How can the above really be true in the words it was written if not every baptized child is elect?

I was asked this question by a guy on another site and I did my best to answer it months ago, but I have always felt incomplete about it, like I got one over somehow about something that really didn't make much sense, so it has haunted me, and now I bring it up with you guys hoping you can show me what I am missing.

Thanks.
 
A quick answer:

Notice what the Great Commission commands:
Make disciples
- baptizing them
- teaching them

It does not command:
Find people
-teach them
-see if they are truly saved
--if yes, they are disciples
---therefore baptize them

Baptism and teaching is what is done at the initiation and not the end of the discipleship process.
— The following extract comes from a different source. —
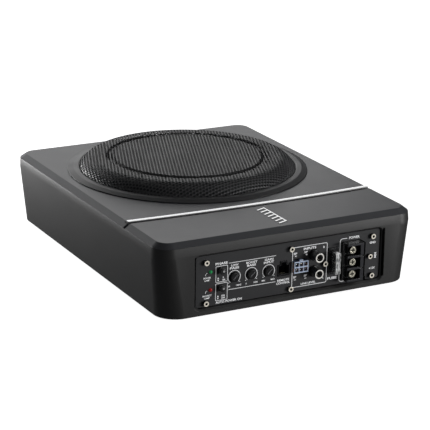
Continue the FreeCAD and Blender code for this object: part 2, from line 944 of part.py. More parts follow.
def make_cone():
    body = woofer_body("cone")
    rim_bottom = s.top_height - s.cone_rim_thickness
    neck_bottom = s.former_top - 1.2 * s.cone_rim_thickness
    turned(
        body,
        outline(
            (s.former_radius, neck_bottom),
            (s.surround_inner_radius, rim_bottom),
            (s.roll_inner_radius, rim_bottom),
            (s.roll_inner_radius, s.top_height),
            (s.surround_inner_radius - 0.4, s.top_height),
            (s.former_radius, s.former_top),
        ),
    )
    return body


def make_dust_cap():
    """A dome with a small flat at its crown."""
    body = woofer_body("dust_cap")
    top, thick, crown = s.cap_top, s.cap_thickness, s.cap_crown_radius
    half = s.cap_radius / 2
    droop = (s.cap_top - s.cap_base - thick) / 4
    turned(
        body,
        outline(
            (s.cap_radius - thick, s.cap_base, half, top - thick - droop * 1.15),
            (s.cap_radius, s.cap_base + 0.2),
            (s.cap_radius, s.cap_base + thick),
            (crown, top, half, top - droop),
            (0, top),
            (0, top - thick),
            (crown, top - thick),
        ),
    )
    return body


def make_voice_coil():
    """The former with its winding, glued into one piece."""
    body = woofer_body("voice_coil")
    tube(body, s.former_radius - s.former_thickness, s.former_radius, s.former_bottom, s.former_top)
    tube(
        body, s.former_radius - s.former_thickness / 2, s.former_radius + s.winding_thickness,
        s.winding_bottom, s.winding_top,
    )
    return body


def make_spider():
    """A ring of cloth with round waves between the former and the basket's ledge."""
    body = woofer_body("spider")
    inner = s.former_radius + 0.1
    low = s.spider_height
    waves = 8
    step = (s.basket_plate_radius - inner) / (waves + 1)
    tops = [(inner, low), (inner + step / 2, low)]
    for i in range(waves):
        lift = s.spider_wave if i % 2 else -s.spider_wave
        tops.append((inner + step * (i + 1), low + lift))
    tops += [(s.basket_plate_radius, low), (s.spider_outer_radius, low)]
    lower = [(r, z) for r, z in tops]
    upper = [(r, z + s.spider_thickness) for r, z in reversed(tops)]
    turned(body, outline(*lower, *upper))
    return body


def make_top_plate():
    body = woofer_body("top_plate")
    tube(body, s.plate_inner_radius, s.plate_radius, s.plate_bottom, s.basket_plate_bottom)
    return body


def make_magnet():
    body = woofer_body("magnet")
    tube(body, s.magnet_inner_radius, s.magnet_radius, s.yoke_top, s.plate_bottom)
    return body


def make_yoke():
    body = woofer_body("yoke")
    turned(
        body,
        outline(
            (s.pole_vent_radius, s.yoke_bottom),
            (s.yoke_radius, s.yoke_bottom),
            (s.yoke_radius, s.yoke_top),
            (s.pole_radius, s.yoke_top),
            (s.pole_radius, s.basket_plate_bottom),
            (s.pole_vent_radius, s.basket_plate_bottom),
        ),
    )
    return body


# Grille


def make_grille_ring():
    body = woofer_body("grille_ring")
    base = s.top_height
    lip = base + s.ring_lip_height
    hollow = s.mesh_flange_radius + s.fit_gap
    turned(
        body,
        outline(
            (s.ring_radius - s.ring_wall, base),
            (s.ring_radius, base),
            (s.ring_radius, base + s.ring_edge_height),
            (s.ring_crease_radius, base + s.ring_crease_height),
            (s.ring_inner_radius + 1.1, base + s.ring_crown_height),
            (s.ring_inner_radius, base + s.ring_crown_height - 0.5),
            (s.ring_inner_radius, lip),
            (hollow, lip),
            (hollow, lip - 0.5),
            (s.ring_crease_radius + 0.6, lip - 0.5),
            (s.ring_radius - s.ring_wall, base + 0.7),
        ),
    )
    return body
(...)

It is not done after we've already determined that the fruit of all that effort has saved the soul.

This is about the nature of discipleship. Is baptism simply something we do retrospectively after we've seen the fruit of the Gospel or is baptism and teaching something that leads unto that fruit.

Grace precedes faith and baptism is a sign of that. It is not saying that the person baptized is saved (whether professor or infant) but that the person is marked out as a disciple and is now an object of the Church's care and teaching. The Church is then an incubator of faith. It enjoins. It encourages. It holds forth Christ. It strives with the soul.

And this is the means that God has ordained to convert and sanctify the soul.

Presbyterians are not in the habit (per Scripture) of defining who is/isn't "truly saved" but, while it is called Today, hold forth Christ in Word and Sacrament and let the Holy Spirit convert according to His Sovereign timing and will.

Thus:
1. We baptize disciples.
2. Our children are, in every way, disciples (called holy and to be trained in the fear and admonition of the Lord)
3. We baptize our children
 
We baptize our babes in expectation of their salvation. God is sovereign over where and to whom children are born. Those born to covenantal Christian parents have much advantage in every way. The benefits accrued to them are many, and the reprobation of any of them is the exception, not the norm. God blesses those who love Him to a thousand generations, and that is no hyperbole, it is the promise of our God who reigns.
 
The secret things belong to the Lord, but the things revealed to us and to our children. There is a temporal administration of the covenant of grace. Those who were circumcised under the OT or baptised under the NT were regarded as children of the covenant. They are brought up in the nurture and admonition of the Lord. They call God their God and Father through Jesus Christ and are admonished to believe, repent, obey, and persevere on a daily basis. Whether they are elect and inwardly members of the covenant of grace and true participants of its spiritual blessings is known only to God. Jacob have I loved but Esau have I hated; yet both enjoyed the external promise of having God to be their God and both were "blessed" on account of their covenant privilege.
 
This won't answer all your questions, but perhaps this may be helpful.

The children of believers are baptized as a sign of their being placed in a position of privilege- being born to at least one believing parent and into a covenant community where the ordinary means of grace occur. This is not true of the children of unbelievers.

Also, think of the covenant community of Israel in the Old Testament- visibly there were many members, but certainly not all were saved. It's similar today- the covenant community is composed of those who profess Christianity and their children. But not every one of them is elect (there are what the Westminster Divines term "hypocrites," etc.)

And so it has been, and so it will be... until the end of the age.